Dobusch sah das Problem nicht nur in den nicht vorgelegten Jahresabschlüssen, sondern auch darin, dass die Signa die Konsolidierungspflicht, den Abschluss für die finanziell verbundene Unternehmensgruppe unter einheitlicher Führung, umgangen habe. Der Konzern sei nun mit drei Gesellschaften unter den fünf größten Pleiten Österreichs. „Das ist aber nur deshalb so, weil die Signa eben ganz bewusst und gezielt eine Konsolidierungspflicht, also quasi die Pflicht, eigentlich einen gemeinsamen Jahresabschluss vorzulegen“, umgangen habe. „Dass es so eine einheitliche Führung gab, diesen Eindruck hat man ja auch auf der Webseite immer erweckt“, so Dobusch.

Er forderte zunächst drei Konsequenzen: wirksame Durchsetzungsregeln für die Hinterlegung von Jahresabschlüssen bei größeren Gesellschaften sowie selbiges für die Konsolidierungspflicht.
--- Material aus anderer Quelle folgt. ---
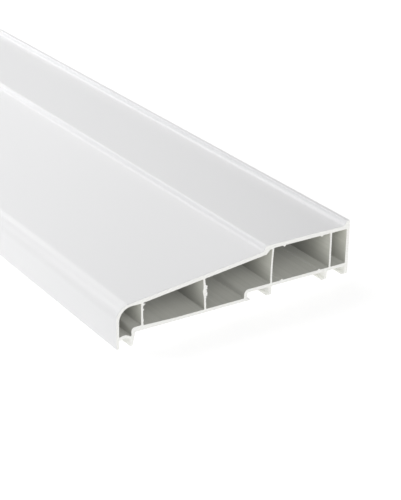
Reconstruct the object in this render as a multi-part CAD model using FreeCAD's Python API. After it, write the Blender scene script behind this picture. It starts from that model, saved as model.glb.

Zum Dritten sollten Gruppen, die gemeinsam geführt werden, auch insolvenzrechtlich gemeinsam behandelt werden, um die Aufarbeitung zu erleichtern. Aber, so Dobusch: „Was man am Fall Signa sieht, ist: Die strengsten Regeln nutzen nichts, wenn sie nicht durchgesetzt werden.“

Chef der Finanzprokuratur sorgt sich um Staatsgeld

Der Signa-Kollaps wird die Republik Geld kosten. Darauf machte der Präsident der Finanzprokuratur, Wolfgang Peschorn, am Wochenende in der „Krone“ aufmerksam. Dabei geht es um eine Zahlung von 20 Millionen Euro, über die die Signa Holding alle Ansprüche gegen die Gesellschaften der Signa, Organe und Berater in der kika/Leiner-Insolvenz bereinigen kann. 15 dieser 20 Millionen stehen nun infrage. Wie viel davon noch fließt, hänge von der Quote der Insolvenz des Verfahrens der Signa Holding ab.